The ski down the outlet is fun. There’s no route finding at all. You’re loosing about 300 feet of elevation through wide open hardwoods, and here and there you can pick up parts of a hunter’s path. The snow was starting to settle and in spots I was linking turns. To a nut like me, linking turns with 50 lbs on your back is fun.
I got to Buck Meadow before lunch time. I crossed the swamp without incident. It’s probably not more than a few feet deep in it’s deepest part and most of it is very shallow. There’s an “official” hunters camp there with a woodpile, and tent spot and a place to hang a kill. My plan was to hang out and spend the night. It was barely noon and I wanted to keep skiing. I kept thinking about the duck special at Garnet Hill. I never unpacked. By 12:30 I was back in the woods, following a route I knew well.
At 2:45 I came to the height-of-land between the East Branch and Thirteenth Lake drainages.

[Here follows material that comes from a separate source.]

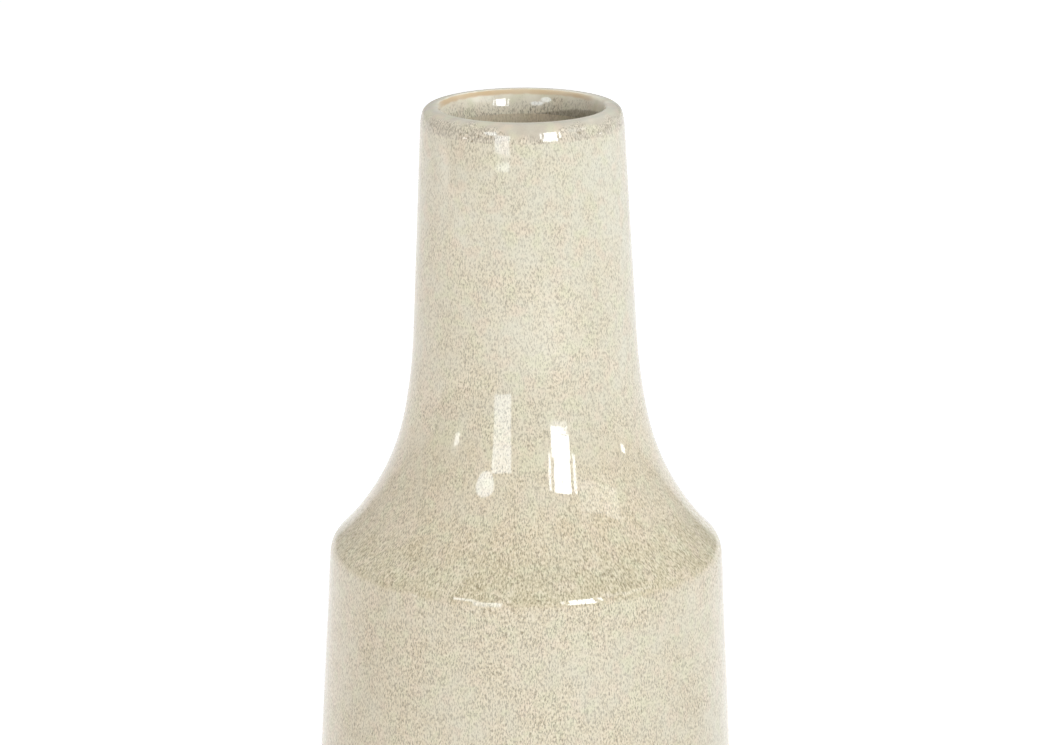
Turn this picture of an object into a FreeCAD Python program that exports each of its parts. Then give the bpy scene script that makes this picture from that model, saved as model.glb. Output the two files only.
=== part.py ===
"""Stoneware bottle vase: two clay sections joined at the shoulder, three coats of glaze, and felt pads on the foot.

Millimetres and degrees. The vase stands on z = 0 with its axis on +Z, and the origin is at the centre of its base.
Every part of the pot is a ring turned about that axis, so each is drawn as an outline in the r-z plane. An outline
is a walk of straight runs and tangent arcs. The same walk drawn a little inside its true line gives the surface
under a coat, so a coat and the clay below it share one face.
"""

import FreeCAD, Part

import math
import os

# Outside, from the top down. Angles are from the vertical.
HEIGHT = 250.0
LIP_CREST_RADIUS = 25.9  # of the circle along the top of the lip
LIP_CROWN_RADIUS = 9.0  # the top of the lip falls gently outwards
LIP_CROWN_ANGLE = 78.0
LIP_EDGE_RADIUS = 2.8
LIP_EDGE_ANGLE = 18.0  # where the tight outer edge eases into the roll of the lip
LIP_ROLL_RADIUS = 13.5
NECK_TAPER = 3.0
NECK_END_Z = 180.3  # the straight neck ends here and starts to flare
FLARE_RADIUS = 172.0
FLARE_ANGLE = 11.5
SWEEP_RADIUS = 76.0
SHOULDER_ANGLE = 45.0
SHOULDER_EDGE_RADIUS = 8.0
BODY_TAPER = 3.1

# Inside
INNER_LIP_RADIUS = 1.4
FUNNEL_ANGLE = 23.0  # below the lip the mouth narrows like a funnel
FUNNEL_RADIUS = 16.6
THROAT_LENGTH = 2.0  # straight, below the funnel
THROAT_TAPER = 7.0  # the wall thins below the throat
THROAT_EASE_RADIUS = 60.0
THINNING_END_Z = 215.0
INNER_EDGE_RADIUS = 3.0  # inside the shoulder's edge
INNER_FLOOR_RADIUS = 12.0
FLOOR_THICKNESS = 6.0

# The joint between the two sections
JOINT_BEVEL = 5.0  # how much lower its inner edge is

# Foot
PAD_COUNT = 4
PAD_THICKNESS = 1.5
PAD_RADIUS = 4.5
PAD_CIRCLE_RADIUS = 57.7
FOOT_EDGE_RADIUS = 2.5
FOOT_RING_INNER_RADIUS = 52.5
FOOT_RECESS = 3.0
BARE_CLAY_HEIGHT = 4.5

# Coats
COAT_THICKNESS = 0.5  # outside
COAT_EDGE_RADIUS = 0.4  # the rounded lower edge where the coat stops
LIP_COAT_THICKNESS = 0.25
LINER_THICKNESS = 0.4

FOOT_Z = PAD_THICKNESS
FLOOR_Z = FOOT_Z + FOOT_RECESS + FLOOR_THICKNESS
COAT_END_Z = FOOT_Z + BARE_CLAY_HEIGHT

OUTWARD, DOWN, INWARD = 0.0, -90.0, 180.0  # headings in the r-z plane
TOUCHING = 1e-7


class Walk:
    """A path of straight runs and tangent arcs in the r-z plane.

    It is drawn inset to the right of the true line, or to the left where inset is negative. pieces holds what has
    been drawn since the last take(): 2 points for a run, 3 for an arc.
    """

    def __init__(self, r, z, heading, inset=0.0):
        self.r, self.z, self.heading, self.inset = r, z, heading, inset
        self.pieces = []

    def right(self, distance):
        """The point that far to the right of here."""
        a = math.radians(self.heading)
        return self.r + distance * math.sin(a), self.z - distance * math.cos(a)

    def run(self, length):
        start = self.right(self.inset)
        a = math.radians(self.heading)
        self.r += length * math.cos(a)
        self.z += length * math.sin(a)
        self.pieces.append((start, self.right(self.inset)))
        return self

    def run_to_z(self, z):
        return self.run((z - self.z) / math.sin(math.radians(self.heading)))

    def run_to_r(self, r):
        return self.run((r - self.r) / math.cos(math.radians(self.heading)))

    def turn(self, radius, degrees):
        """An arc, to the left where degrees is positive and to the right where it is negative."""
        reach = -math.copysign(radius, degrees)
        centre_r, centre_z = self.right(reach)
        points = [self.right(self.inset)]
        for _ in range(2):
            self.heading += degrees / 2
            self.r, self.z = centre_r, centre_z
            self.r, self.z = self.right(-reach)
            points.append(self.right(self.inset))
        self.pieces.append(tuple(points))
        return self

    def run_then_turn(self, radius, degrees, end_z):
        """Runs just far enough for the arc after it to end at end_z."""
        ahead = Walk(self.r, self.z, self.heading).turn(radius, degrees)
        return self.run_to_z(end_z - (ahead.z - self.z)).turn(radius, degrees)

    def take(self):
        pieces, self.pieces = self.pieces, []
        return pieces


def lip_and_neck(inset=0.0):
    """The outer surface from the crest of the lip to the end of the straight neck: the walk, and the lip alone."""
    walk = Walk(LIP_CREST_RADIUS, HEIGHT, OUTWARD, inset)
    walk.turn(LIP_CROWN_RADIUS, LIP_CROWN_ANGLE - 90)
    walk.turn(LIP_EDGE_RADIUS, LIP_EDGE_ANGLE - LIP_CROWN_ANGLE)
    walk.turn(LIP_ROLL_RADIUS, NECK_TAPER - LIP_EDGE_ANGLE)
    lip = walk.take()
    return walk.run_to_z(NECK_END_Z), lip


def flare_and_shoulder(walk, wall, edge_radius):
    """From the end of the straight neck to the top of the body, at the depth of wall inside the outer surface."""
    walk.turn(FLARE_RADIUS + wall, FLARE_ANGLE - NECK_TAPER)
    walk.turn(SWEEP_RADIUS + wall, SHOULDER_ANGLE - FLARE_ANGLE)
    walk.turn(edge_radius, BODY_TAPER - SHOULDER_ANGLE)


def outside(inset=0.0):
    """The outer surface in three lengths, from the top: lip, upper and lower."""
    walk, lip = lip_and_neck(inset)
    flare_and_shoulder(walk, 0.0, SHOULDER_EDGE_RADIUS)
    upper = walk.take()
    walk.run_to_z(COAT_END_Z)
    return {"lip": lip, "upper": upper, "lower": walk.take()}


def inside(inset=0.0):
    """The inner surface in the same lengths, from the crest of the lip to the middle of the floor."""
    walk = Walk(LIP_CREST_RADIUS, HEIGHT, INWARD, -inset)
    walk.turn(INNER_LIP_RADIUS, 90 - FUNNEL_ANGLE)
    walk.turn(FUNNEL_RADIUS, FUNNEL_ANGLE)
    lip = walk.take()
    walk.run(THROAT_LENGTH)
    walk.turn(THROAT_EASE_RADIUS, THROAT_TAPER)
    walk.run_to_z(THINNING_END_Z)
    walk.turn(THROAT_EASE_RADIUS, NECK_TAPER - THROAT_TAPER)
    walk.run_to_z(NECK_END_Z)
    wall = lip_and_neck()[0].r - walk.r
    flare_and_shoulder(walk, wall, INNER_EDGE_RADIUS)
    walk.run(JOINT_BEVEL)
    upper = walk.take()
    walk.run_then_turn(INNER_FLOOR_RADIUS, -90 - BODY_TAPER, FLOOR_Z)
    walk.run_to_r(0)
    return {"lip": lip, "upper": upper, "lower": walk.take()}


def underside(start):
    """The bare foot, from the glaze line at start to the middle of the recess under the floor."""
    walk = Walk(*start, DOWN + BODY_TAPER)
    walk.run_then_turn(FOOT_EDGE_RADIUS, -90 - BODY_TAPER, FOOT_Z)
    step = FOOT_RECESS / 2
    walk.run_to_r(FOOT_RING_INNER_RADIUS + step)
    walk.turn(step, -90)
    walk.turn(step, 90)
    walk.run_to_r(0)
    return walk.take()


def coat_edge(start):
    """The rounded lower edge of the outer coat, from its surface at start in to the clay."""
    walk = Walk(*start, DOWN + BODY_TAPER)
    walk.turn(COAT_EDGE_RADIUS, -90)
    walk.run(COAT_THICKNESS - COAT_EDGE_RADIUS)
    return walk.take()


def reverse(pieces):
    return [piece[::-1] for piece in reversed(pieces)]


def shortened(pieces, length):
    """The same pieces with that much cut from the end of the last, a straight run."""
    start, end = pieces[-1]
    share = 1 - length / math.dist(start, end)
    cut = tuple(a + (b - a) * share for a, b in zip(start, end))
    return pieces[:-1] + [(start, cut)]


def edge(points):
    vectors = [FreeCAD.Vector(r, 0, z) for r, z in points]
    if len(vectors) == 2:
        return Part.LineSegment(*vectors).toShape()
    return Part.Arc(*vectors).toShape()


def turned(*lengths):
    """The solid that a closed outline makes about the Z axis. A straight line closes each gap in the outline."""
    pieces = sum(lengths, [])
    edges = []
    last = pieces[-1][-1]
    for piece in pieces:
        if math.dist(last, piece[0]) > TOUCHING:
            edges.append(edge((last, piece[0])))
        edges.append(edge(piece))
        last = piece[-1]
    face = Part.Face(Part.Wire(edges))
    solid = face.revolve(FreeCAD.Vector(0, 0, 0), FreeCAD.Vector(0, 0, 1), 360)
    return solid if solid.Volume > 0 else solid.reversed()


def body_section(outer, inner):
    """Foot ring, floor and wall, thrown as one piece, with a bevelled rim that takes the neck section."""
    foot = underside(outer["lower"][-1][-1])
    return turned(outer["lower"], foot, reverse(inner["lower"]))


def neck_section(outer_lip, outer, inner_lip, inner):
    """Shoulder, neck and lip, thrown as one piece and joined to the body by its bevelled lower rim."""
    return turned(outer_lip, outer["upper"], reverse(inner["upper"]), reverse(inner_lip))


def outer_glaze(surface, clay):
    """The coat from just under the lip to the line above the bare foot."""
    skin = shortened(surface["upper"] + surface["lower"], COAT_EDGE_RADIUS)
    end = coat_edge(skin[-1][-1])
    return turned(skin, end, reverse(clay["upper"] + clay["lower"]))


def lip_glaze(outer, inner, outer_clay, inner_clay):
    """The thin coat over the lip, between the outer coat and the liner."""
    return turned(reverse(inner), outer, reverse(outer_clay), inner_clay)


def liner_glaze(surface, clay):
    """The coat poured round the inside, from the lip to the floor."""
    return turned(surface["upper"] + surface["lower"], reverse(clay["upper"] + clay["lower"]))


def foot_pad(index):
    """One felt disc stuck to the foot ring."""
    angle = math.radians(360 / PAD_COUNT * (index + 0.5))
    centre = FreeCAD.Vector(PAD_CIRCLE_RADIUS * math.cos(angle), PAD_CIRCLE_RADIUS * math.sin(angle), 0)
    return Part.makeCylinder(PAD_RADIUS, PAD_THICKNESS, centre)


def parts():
    outer, outer_clay = outside(), outside(COAT_THICKNESS)
    inner, inner_clay = inside(), inside(LINER_THICKNESS)
    outer_lip_clay = outside(LIP_COAT_THICKNESS)["lip"]
    inner_lip_clay = inside(LIP_COAT_THICKNESS)["lip"]
    made = {
        "body_section": body_section(outer_clay, inner_clay),
        "neck_section": neck_section(outer_lip_clay, outer_clay, inner_lip_clay, inner_clay),
        "outer_glaze": outer_glaze(outer, outer_clay),
        "lip_glaze": lip_glaze(outer["lip"], inner["lip"], outer_lip_clay, inner_lip_clay),
        "liner_glaze": liner_glaze(inner, inner_clay),
    }
    for index in range(PAD_COUNT):
        made[f"foot_pad_{index + 1}"] = foot_pad(index)
    return made


os.makedirs("parts", exist_ok=True)
for name, shape in parts().items():
    shape.exportStep(f"parts/{name}.step")
    print(f"{name}: valid {shape.isValid()}, {shape.Volume / 1000:.2f} cm3")
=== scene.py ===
"""The looks of the stoneware bottle vase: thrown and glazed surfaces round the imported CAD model, and a studio.

Metres, in the CAD model's frame. Each part of the pot is turned again from the outline of its CAD node, with
more points, the marks of the wheel and the slight lean of the neck, and stands for that node.
"""

import math

import bpy
import numpy as np
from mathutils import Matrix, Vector


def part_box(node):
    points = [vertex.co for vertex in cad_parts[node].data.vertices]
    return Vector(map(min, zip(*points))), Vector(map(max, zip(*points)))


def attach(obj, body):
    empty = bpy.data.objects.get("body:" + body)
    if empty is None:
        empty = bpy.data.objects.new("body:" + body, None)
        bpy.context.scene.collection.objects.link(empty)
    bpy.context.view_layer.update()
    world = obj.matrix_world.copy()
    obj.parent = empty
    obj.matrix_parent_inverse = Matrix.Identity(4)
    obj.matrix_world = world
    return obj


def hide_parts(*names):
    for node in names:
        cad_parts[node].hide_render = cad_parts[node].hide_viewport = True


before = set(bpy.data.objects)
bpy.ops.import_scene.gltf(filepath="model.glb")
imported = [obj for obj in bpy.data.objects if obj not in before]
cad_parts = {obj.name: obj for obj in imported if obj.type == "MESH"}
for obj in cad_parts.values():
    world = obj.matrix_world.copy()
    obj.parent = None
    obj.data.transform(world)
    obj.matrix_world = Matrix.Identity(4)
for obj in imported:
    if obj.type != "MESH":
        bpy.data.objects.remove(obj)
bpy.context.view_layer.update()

MM = 0.001
BODY = "root"

rim_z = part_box("lip_glaze")[1].z
lip_end_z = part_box("lip_glaze")[0].z
shoulder_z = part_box("body_section")[1].z
foot_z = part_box("body_section")[0].z
coat_end_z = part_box("outer_glaze")[0].z

# --- Outlines of the CAD nodes --------------------------------------------------------------------

CORNER_DEGREES = 20  # an outline that turns by more than this at a point has a corner there
SEAM_TOLERANCE = 1e-7
SEAM_DECIMALS = 7


def seam_of(node):
    """The (r, z) points of a turned CAD node's section, clockwise along the seam of its mesh.

    It also says whether the outline is open at the axis, as the body's is, or goes all the way round.
    """
    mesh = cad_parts[node].data
    places = np.empty(len(mesh.vertices) * 3)
    mesh.vertices.foreach_get("co", places)
    places = places.reshape(-1, 3)
    on_seam = (np.abs(places[:, 1]) < SEAM_TOLERANCE) & (places[:, 0] > 0)
    points = {i: tuple(np.round(places[i, [0, 2]], SEAM_DECIMALS)) for i in np.flatnonzero(on_seam)}
    beside = {}
    for a, b in (edge.vertices for edge in mesh.edges):
        if a in points and b in points and points[a] != points[b]:
            beside.setdefault(points[a], set()).add(points[b])
            beside.setdefault(points[b], set()).add(points[a])
    ends = sorted(p for p in beside if len(beside[p]) == 1)
    walk = [ends[0] if ends else min(beside)]
    while onward := sorted(beside[walk[-1]] - set(walk)):
        walk.append(onward[0])
    walk = np.array(walk)
    if ends:  # a flat floor or underside has no seam: it runs on to the axis
        walk = np.vstack([[0, walk[0, 1]], walk, [0, walk[-1, 1]]])
    r, z = walk.T
    area = np.sum(r * np.roll(z, -1) - np.roll(r, -1) * z)
    return walk[::-1] if area > 0 else walk, bool(ends)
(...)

From there you can see the Highwinds Inn, the old garnet mine, Durant, Gore and Pete Gay mountains. I floated down to the main trunk trail that goes between Garnet Hill and 11th Mountain. From here, I was surprised that it had been packed out by skiers. I “flew” the last 2 miles back to the trail head, up to Garnet Hill and back to my car. I dumped my load, warmed up the car, drove up to the Lodge and ordered a beer and the duck. My first solo was one of the great experiences of my life.